# What is an advent service?



## Edward (Dec 1, 2009)

A recent thread

http://www.puritanboard.com/f67/advent-service-56024/#post725948

got me wondering what constitutes an 'advent service'. 

Does it mean preaching from certain chapters of the Bible during December? Certain music? Added props (advent wreath, tree, and/or greenery in the main auditorium)? Only Lord's Day services, or concerts or December 24th activities as well?


----------



## Montanablue (Dec 1, 2009)

I can't answer for every church, but I can tell you what my church does.

We have 5 candles at the front of the church. Each Sunday in December, before the worship service begins, some individuals from the church (often a family, but usually for one Sunday its a group of single people, widows, widowers etc) go to the front of the church, light the appropriate candle(s) and read a passage from Scripture. Some years we've sung a carol together, others we only have the Scripture reading. The passages build on each other as the season moves on. At our Christmas Eve service, we light the last candle and read the nativity story.


----------



## JennyG (Dec 2, 2009)

In the Church of Scotland there used to be a set pattern for preaching through Advent - one Sunday for considering judgment, one for the Scriptures (known as Bible Sunday)and I'm not sure what the others were.
Now it's more of a generalised, but solemn time for looking forward both to the first and second coming of the Lord, -with us mainly marked by music. There are many magnificent and soul-stirring Advent hymns, beginning with _O Come, O Come Emmanuel_


----------



## Tim (Dec 2, 2009)

The only answer that can be given is that an advent service is whatever seems right in our own eyes. There is no mention or instruction of advent services in the Bible. This is a statement that naturally leads us to the debates that take place in other threads.


----------



## Glenn Ferrell (Dec 2, 2009)

Churches which follow a liturgical calendar generally use a lectionary for readings and preaching, with prayers and hymns emphasizing the anticipation of the past and future coming of Christ. Advent is not Christmas, which is a twelve day season running from December 25th to January 6 (Epiphany). Christmas songs are not appropriate to Advent, but to the latter season. Lections for this year (year C) of the Revised Common Lectionary may be found at:

Year C: Advent, Christmas, and Epiphany - Revised Common Lectionary Readings,

Advent is to Christmas what Lent is to Easter, a time for self examination, anticipation and preparation.
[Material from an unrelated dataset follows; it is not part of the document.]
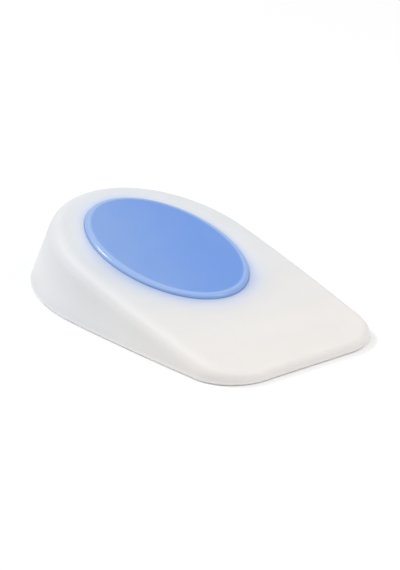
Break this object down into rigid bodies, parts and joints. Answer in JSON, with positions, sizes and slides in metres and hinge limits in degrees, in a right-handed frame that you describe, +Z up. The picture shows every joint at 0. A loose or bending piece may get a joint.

Advent is a custom of Western churches; Eastern churches observe a Nativity Fast of 40 days rather than the four week Advent period.

I suspect the Advent wreath is a late addition to the tradition; perhaps an imitation of the Jewish practice of lighting candles during the eight days of Hanukkah.

NOTE: The above is not an endorsement on my part for any extra biblical and unwarranted additions to the public worship of God.


----------